First baby born with 3 biological parents in Mexico

WEBSTER, Texas —  Are two "eggs" better than one? When it came to the birth of a healthy little boy back in April, yes!

Doctor's using a couple of eggs coming from two "different" females, and of course some sperm, have successfully delivered the world's first baby born using DNA from three parents. We guess this time around, baby makes "four".

US-based fertility doctors performed the procedure for a Jordanian couple, who have been having trouble conceiving for 20 years. The wife carries Leigh Syndrome, a potentially fatal disorder that can be passed down in child-birth. So a group effect was needed for them to have a healthy baby.

The new technique, not legally approved in the U.S., was performed in Mexico, where regulations are a little lax.
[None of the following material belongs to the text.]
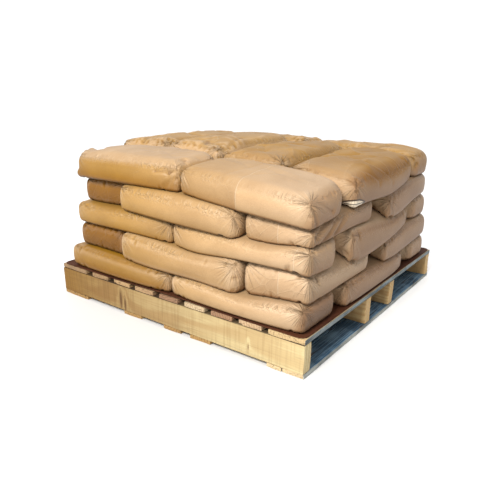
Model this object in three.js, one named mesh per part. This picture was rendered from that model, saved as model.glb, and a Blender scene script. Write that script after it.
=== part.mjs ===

It involved taking the mother's egg, and replacing the disease-affected mitochondria with "normal" mitochondria from a donor egg. The two eggs created one health egg, to then inseminate. Dr. Vicki Schnell, Medical Director for Center of Reproductive Medicine says, "It is exciting that these mitochondrial diseases could be removed from the human population."

This "three-parent" technique, just recently OK'd in the UK, has been raising ethical concerns about the role genetic manipulation plays in the creation of babies. Dr. Schnell adds, "However, we have to weigh the benefits to the child, versus the benefits to society carefully. the whole medical, legal and ethical community needs to be involved in evaluating this."

But for the new parents of this new healthy baby, there's no controversy at all. No matter how big the family really is.